Aim of the task ::
What follows is a set of records; repeat all of them exactly.

The input ::
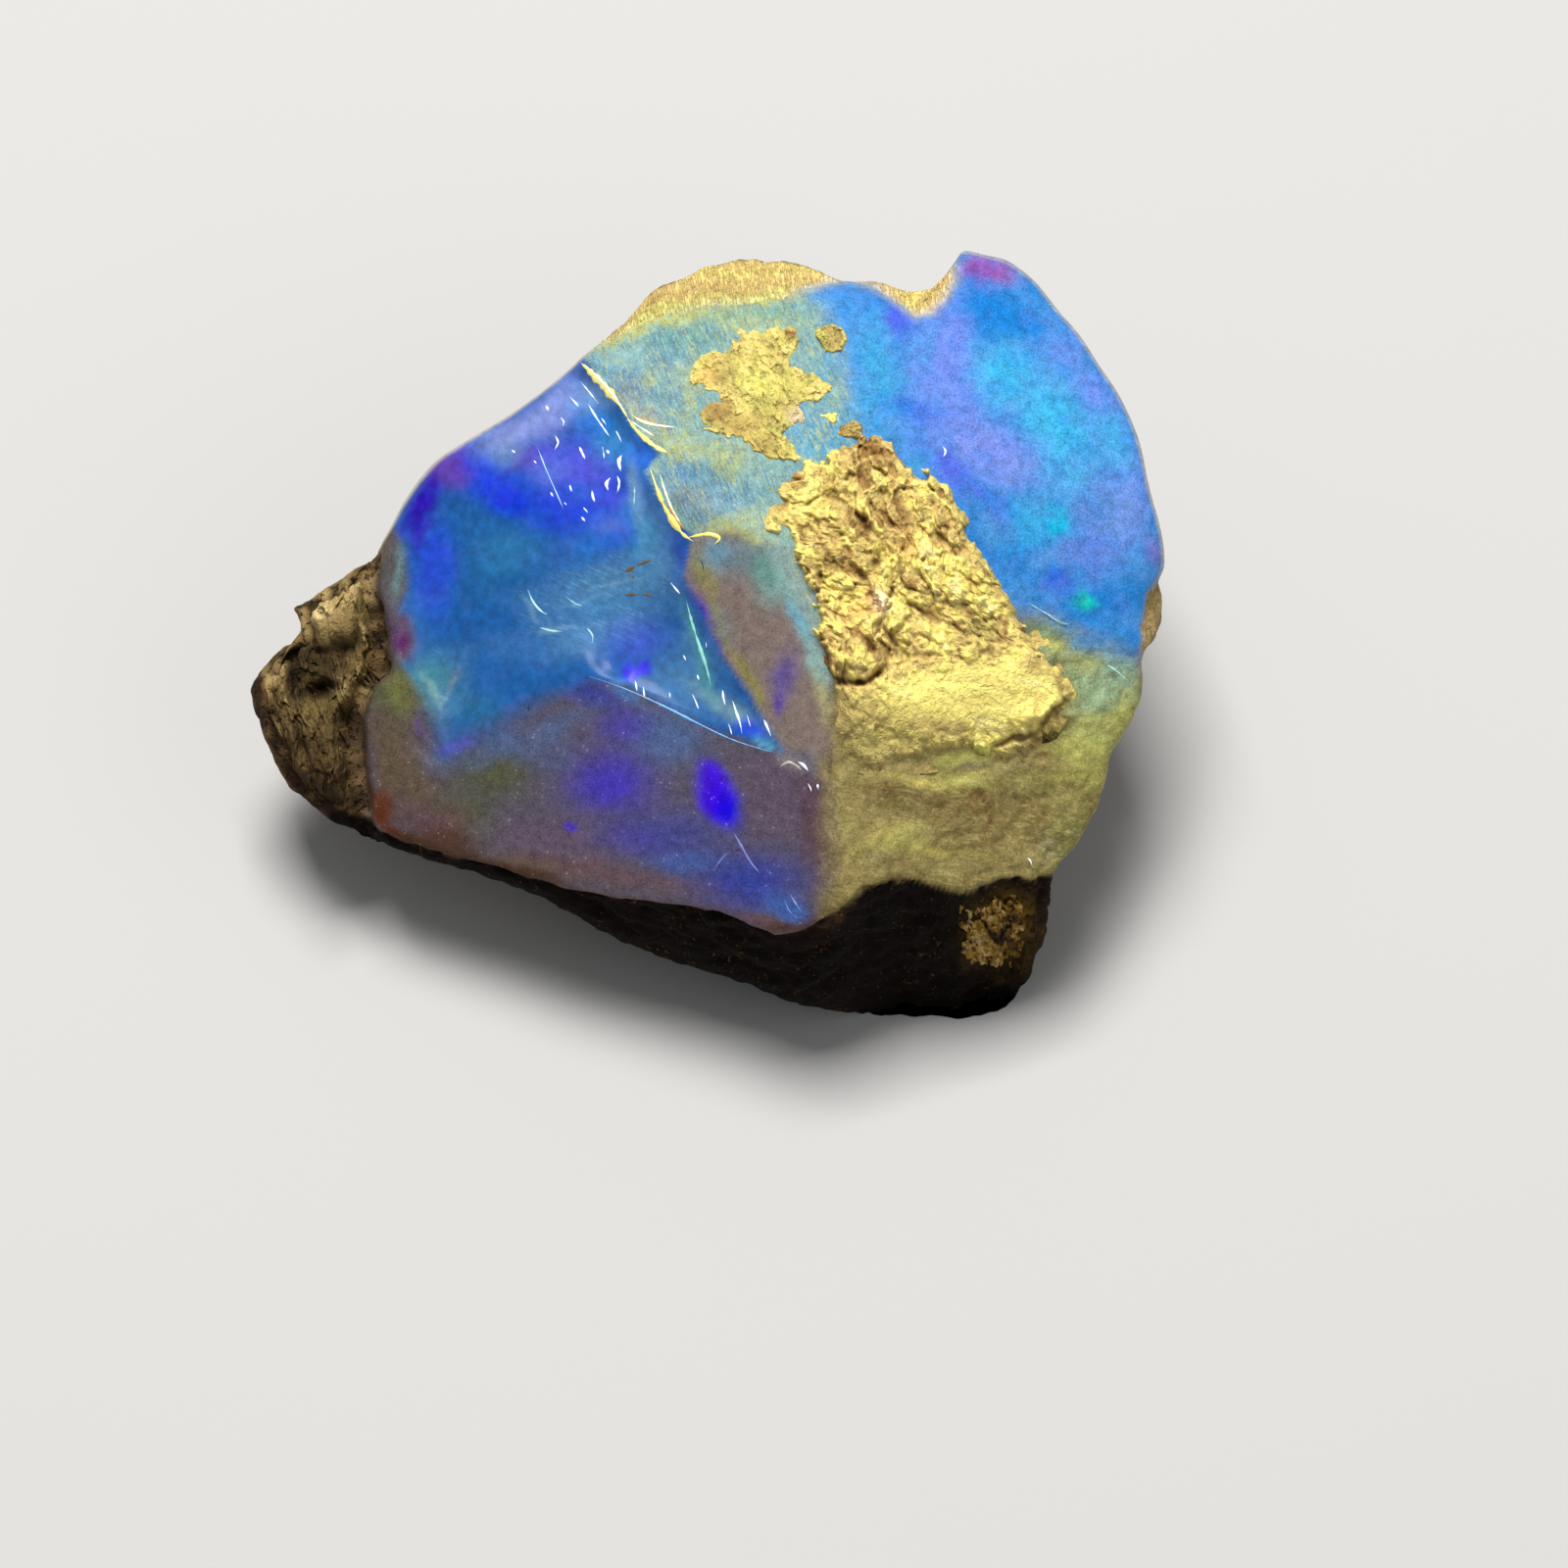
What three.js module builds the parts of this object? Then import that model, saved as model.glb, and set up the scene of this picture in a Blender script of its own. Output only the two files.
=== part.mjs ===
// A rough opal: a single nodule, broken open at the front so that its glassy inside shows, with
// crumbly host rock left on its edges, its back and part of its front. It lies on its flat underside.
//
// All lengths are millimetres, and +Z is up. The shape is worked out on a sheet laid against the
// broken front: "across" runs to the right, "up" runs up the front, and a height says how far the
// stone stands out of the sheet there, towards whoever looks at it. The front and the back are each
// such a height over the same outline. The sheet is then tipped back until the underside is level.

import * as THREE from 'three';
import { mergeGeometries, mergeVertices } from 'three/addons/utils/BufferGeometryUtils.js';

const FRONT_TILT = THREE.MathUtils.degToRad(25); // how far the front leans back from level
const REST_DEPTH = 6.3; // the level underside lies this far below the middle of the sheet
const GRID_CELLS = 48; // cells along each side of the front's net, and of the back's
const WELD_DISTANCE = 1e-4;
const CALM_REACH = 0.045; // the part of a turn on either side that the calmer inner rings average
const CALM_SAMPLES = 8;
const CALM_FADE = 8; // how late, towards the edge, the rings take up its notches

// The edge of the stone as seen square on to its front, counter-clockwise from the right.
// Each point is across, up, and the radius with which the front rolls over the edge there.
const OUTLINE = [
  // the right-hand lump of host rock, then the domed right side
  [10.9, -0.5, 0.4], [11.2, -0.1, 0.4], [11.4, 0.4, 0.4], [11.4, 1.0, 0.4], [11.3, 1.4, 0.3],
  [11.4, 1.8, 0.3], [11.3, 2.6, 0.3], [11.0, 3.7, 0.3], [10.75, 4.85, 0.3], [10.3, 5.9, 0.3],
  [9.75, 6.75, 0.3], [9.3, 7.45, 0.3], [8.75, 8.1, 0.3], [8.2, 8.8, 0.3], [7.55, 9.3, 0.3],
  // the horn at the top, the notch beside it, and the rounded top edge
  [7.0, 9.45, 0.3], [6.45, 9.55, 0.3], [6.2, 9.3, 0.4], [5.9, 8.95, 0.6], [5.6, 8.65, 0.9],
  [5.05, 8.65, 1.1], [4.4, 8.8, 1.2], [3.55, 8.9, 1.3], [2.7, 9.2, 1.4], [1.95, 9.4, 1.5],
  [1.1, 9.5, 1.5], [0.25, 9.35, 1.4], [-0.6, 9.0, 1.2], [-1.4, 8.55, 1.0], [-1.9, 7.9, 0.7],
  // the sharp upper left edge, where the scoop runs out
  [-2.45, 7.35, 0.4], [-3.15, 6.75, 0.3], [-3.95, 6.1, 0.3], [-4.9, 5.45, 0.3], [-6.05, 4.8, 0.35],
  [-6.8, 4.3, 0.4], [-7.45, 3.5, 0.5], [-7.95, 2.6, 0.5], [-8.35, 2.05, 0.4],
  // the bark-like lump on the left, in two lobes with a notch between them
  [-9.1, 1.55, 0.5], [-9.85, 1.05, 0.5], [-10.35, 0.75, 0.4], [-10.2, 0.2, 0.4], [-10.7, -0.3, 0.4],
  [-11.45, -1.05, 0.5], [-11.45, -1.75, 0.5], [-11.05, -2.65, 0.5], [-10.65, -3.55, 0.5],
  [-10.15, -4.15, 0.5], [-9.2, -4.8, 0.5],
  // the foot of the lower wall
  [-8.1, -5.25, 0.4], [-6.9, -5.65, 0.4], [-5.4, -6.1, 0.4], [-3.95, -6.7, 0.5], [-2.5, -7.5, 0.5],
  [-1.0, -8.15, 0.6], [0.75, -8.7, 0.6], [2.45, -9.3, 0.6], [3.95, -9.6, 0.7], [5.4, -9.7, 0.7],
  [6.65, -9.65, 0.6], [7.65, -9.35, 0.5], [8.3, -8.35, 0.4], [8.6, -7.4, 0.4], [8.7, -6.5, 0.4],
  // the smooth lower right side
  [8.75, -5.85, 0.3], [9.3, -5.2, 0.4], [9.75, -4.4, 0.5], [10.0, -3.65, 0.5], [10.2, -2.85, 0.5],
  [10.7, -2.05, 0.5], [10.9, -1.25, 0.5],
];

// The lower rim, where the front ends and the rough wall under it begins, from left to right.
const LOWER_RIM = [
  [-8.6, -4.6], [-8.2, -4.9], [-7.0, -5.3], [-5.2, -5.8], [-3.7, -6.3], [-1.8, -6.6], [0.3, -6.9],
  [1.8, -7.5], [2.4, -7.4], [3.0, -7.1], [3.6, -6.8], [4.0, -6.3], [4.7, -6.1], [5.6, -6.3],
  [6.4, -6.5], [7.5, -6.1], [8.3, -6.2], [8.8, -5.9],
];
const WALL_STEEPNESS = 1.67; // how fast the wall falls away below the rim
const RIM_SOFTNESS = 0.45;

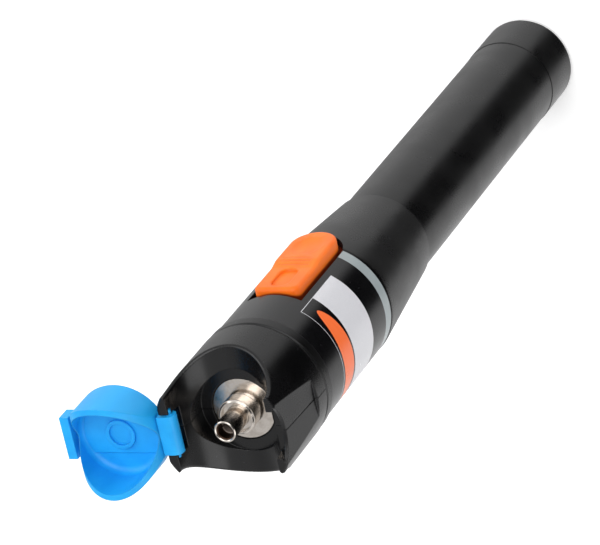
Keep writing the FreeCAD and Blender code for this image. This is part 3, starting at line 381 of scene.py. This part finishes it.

Answer below ::
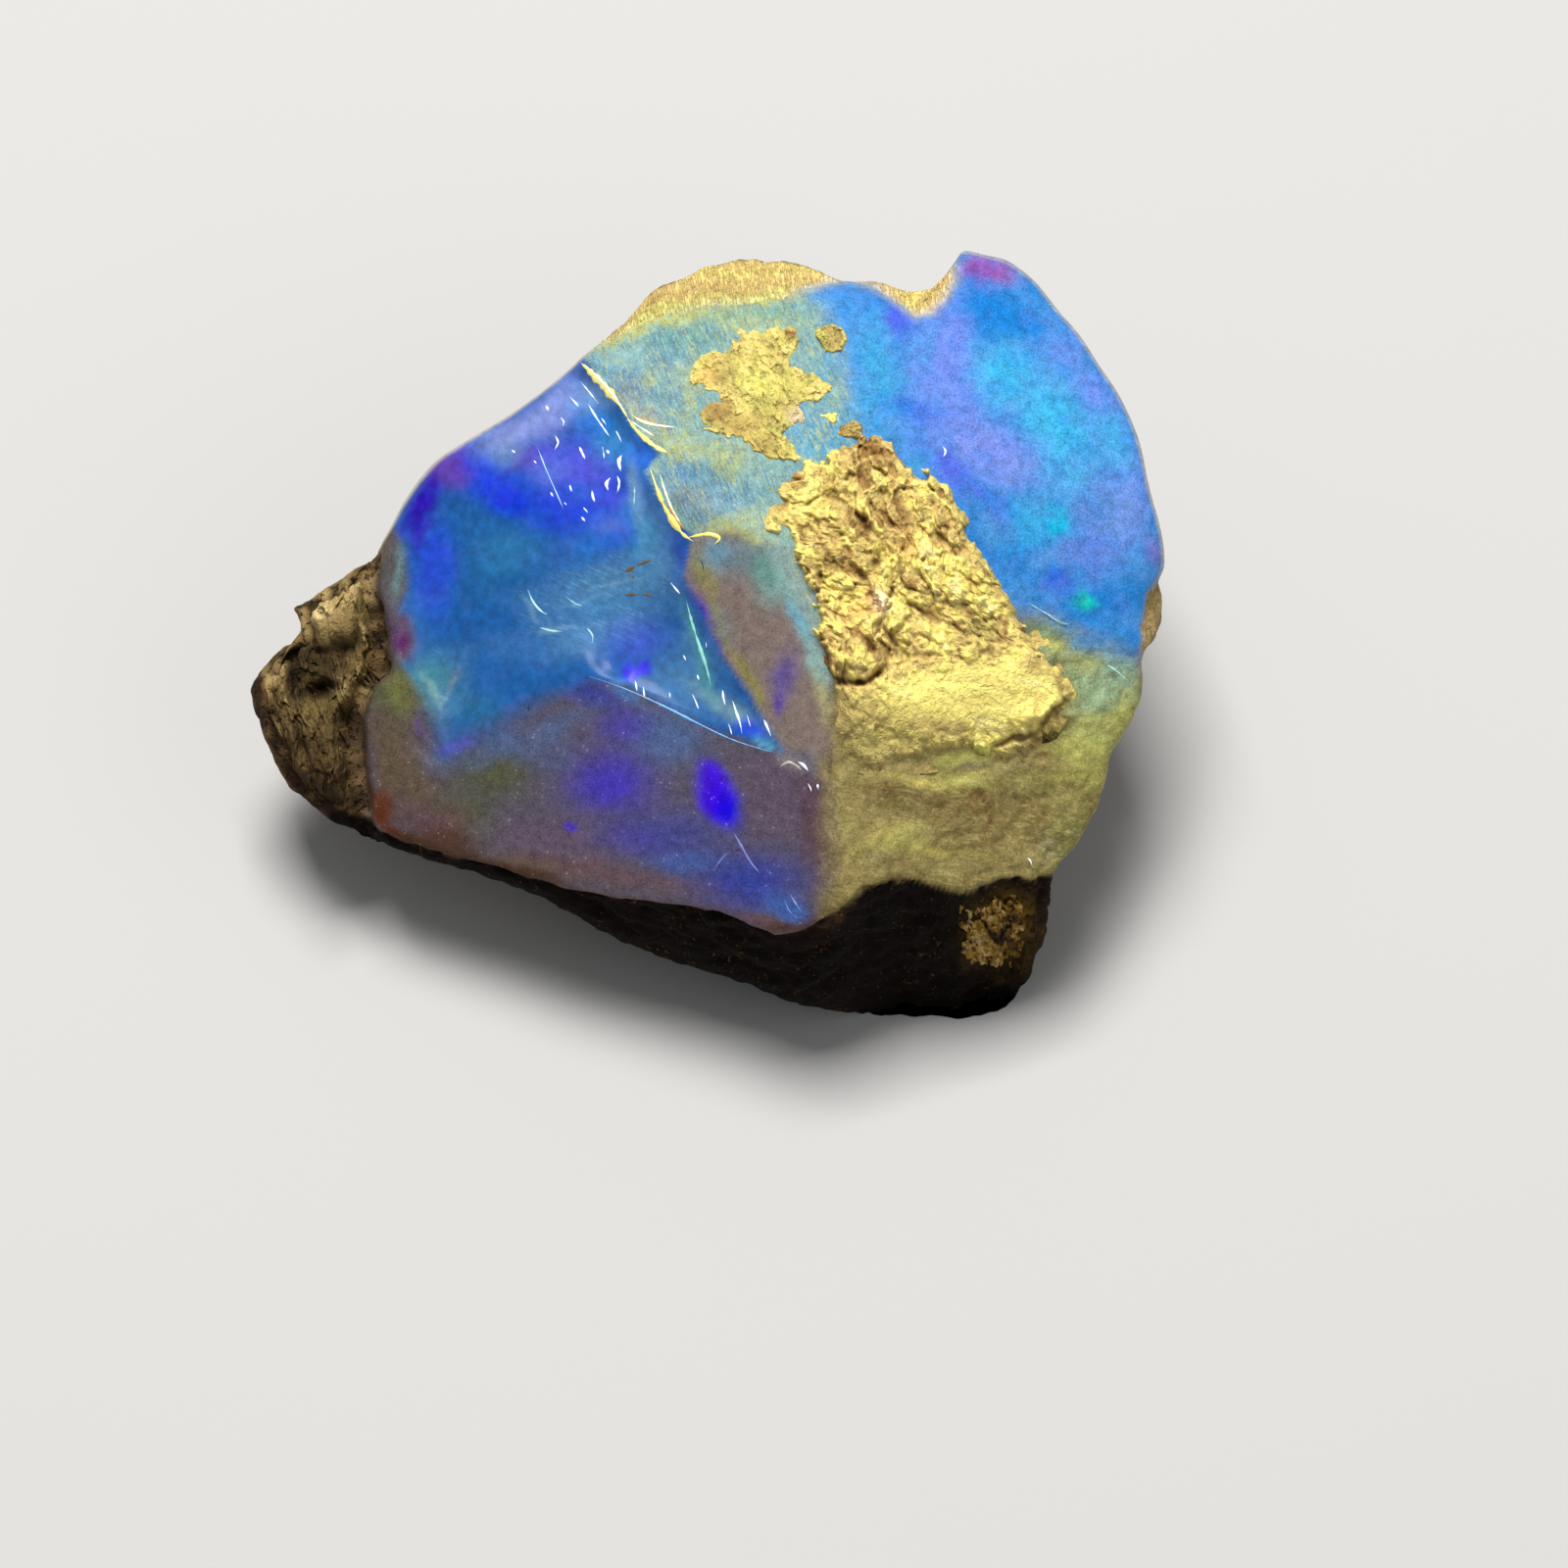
What three.js module builds the parts of this object? Then import that model, saved as model.glb, and set up the scene of this picture in a Blender script of its own. Output only the two files.
=== part.mjs ===
// A rough opal: a single nodule, broken open at the front so that its glassy inside shows, with
// crumbly host rock left on its edges, its back and part of its front. It lies on its flat underside.
//
// All lengths are millimetres, and +Z is up. The shape is worked out on a sheet laid against the
// broken front: "across" runs to the right, "up" runs up the front, and a height says how far the
// stone stands out of the sheet there, towards whoever looks at it. The front and the back are each
// such a height over the same outline. The sheet is then tipped back until the underside is level.

import * as THREE from 'three';
import { mergeGeometries, mergeVertices } from 'three/addons/utils/BufferGeometryUtils.js';

const FRONT_TILT = THREE.MathUtils.degToRad(25); // how far the front leans back from level
const REST_DEPTH = 6.3; // the level underside lies this far below the middle of the sheet
const GRID_CELLS = 48; // cells along each side of the front's net, and of the back's
const WELD_DISTANCE = 1e-4;
const CALM_REACH = 0.045; // the part of a turn on either side that the calmer inner rings average
const CALM_SAMPLES = 8;
const CALM_FADE = 8; // how late, towards the edge, the rings take up its notches

// The edge of the stone as seen square on to its front, counter-clockwise from the right.
// Each point is across, up, and the radius with which the front rolls over the edge there.
const OUTLINE = [
  // the right-hand lump of host rock, then the domed right side
  [10.9, -0.5, 0.4], [11.2, -0.1, 0.4], [11.4, 0.4, 0.4], [11.4, 1.0, 0.4], [11.3, 1.4, 0.3],
  [11.4, 1.8, 0.3], [11.3, 2.6, 0.3], [11.0, 3.7, 0.3], [10.75, 4.85, 0.3], [10.3, 5.9, 0.3],
  [9.75, 6.75, 0.3], [9.3, 7.45, 0.3], [8.75, 8.1, 0.3], [8.2, 8.8, 0.3], [7.55, 9.3, 0.3],
  // the horn at the top, the notch beside it, and the rounded top edge
  [7.0, 9.45, 0.3], [6.45, 9.55, 0.3], [6.2, 9.3, 0.4], [5.9, 8.95, 0.6], [5.6, 8.65, 0.9],
  [5.05, 8.65, 1.1], [4.4, 8.8, 1.2], [3.55, 8.9, 1.3], [2.7, 9.2, 1.4], [1.95, 9.4, 1.5],
  [1.1, 9.5, 1.5], [0.25, 9.35, 1.4], [-0.6, 9.0, 1.2], [-1.4, 8.55, 1.0], [-1.9, 7.9, 0.7],
  // the sharp upper left edge, where the scoop runs out
  [-2.45, 7.35, 0.4], [-3.15, 6.75, 0.3], [-3.95, 6.1, 0.3], [-4.9, 5.45, 0.3], [-6.05, 4.8, 0.35],
  [-6.8, 4.3, 0.4], [-7.45, 3.5, 0.5], [-7.95, 2.6, 0.5], [-8.35, 2.05, 0.4],
  // the bark-like lump on the left, in two lobes with a notch between them
  [-9.1, 1.55, 0.5], [-9.85, 1.05, 0.5], [-10.35, 0.75, 0.4], [-10.2, 0.2, 0.4], [-10.7, -0.3, 0.4],
  [-11.45, -1.05, 0.5], [-11.45, -1.75, 0.5], [-11.05, -2.65, 0.5], [-10.65, -3.55, 0.5],
  [-10.15, -4.15, 0.5], [-9.2, -4.8, 0.5],
  // the foot of the lower wall
  [-8.1, -5.25, 0.4], [-6.9, -5.65, 0.4], [-5.4, -6.1, 0.4], [-3.95, -6.7, 0.5], [-2.5, -7.5, 0.5],
  [-1.0, -8.15, 0.6], [0.75, -8.7, 0.6], [2.45, -9.3, 0.6], [3.95, -9.6, 0.7], [5.4, -9.7, 0.7],
  [6.65, -9.65, 0.6], [7.65, -9.35, 0.5], [8.3, -8.35, 0.4], [8.6, -7.4, 0.4], [8.7, -6.5, 0.4],
  // the smooth lower right side
  [8.75, -5.85, 0.3], [9.3, -5.2, 0.4], [9.75, -4.4, 0.5], [10.0, -3.65, 0.5], [10.2, -2.85, 0.5],
  [10.7, -2.05, 0.5], [10.9, -1.25, 0.5],
];

// The lower rim, where the front ends and the rough wall under it begins, from left to right.
const LOWER_RIM = [
  [-8.6, -4.6], [-8.2, -4.9], [-7.0, -5.3], [-5.2, -5.8], [-3.7, -6.3], [-1.8, -6.6], [0.3, -6.9],
  [1.8, -7.5], [2.4, -7.4], [3.0, -7.1], [3.6, -6.8], [4.0, -6.3], [4.7, -6.1], [5.6, -6.3],
  [6.4, -6.5], [7.5, -6.1], [8.3, -6.2], [8.8, -5.9],
];
const WALL_STEEPNESS = 1.67; // how fast the wall falls away below the rim
const RIM_SOFTNESS = 0.45;

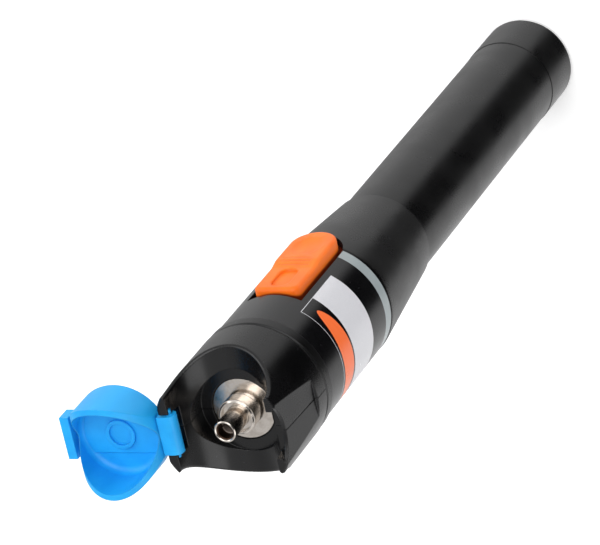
Keep writing the FreeCAD and Blender code for this image. This is part 3, starting at line 381 of scene.py. This part finishes it.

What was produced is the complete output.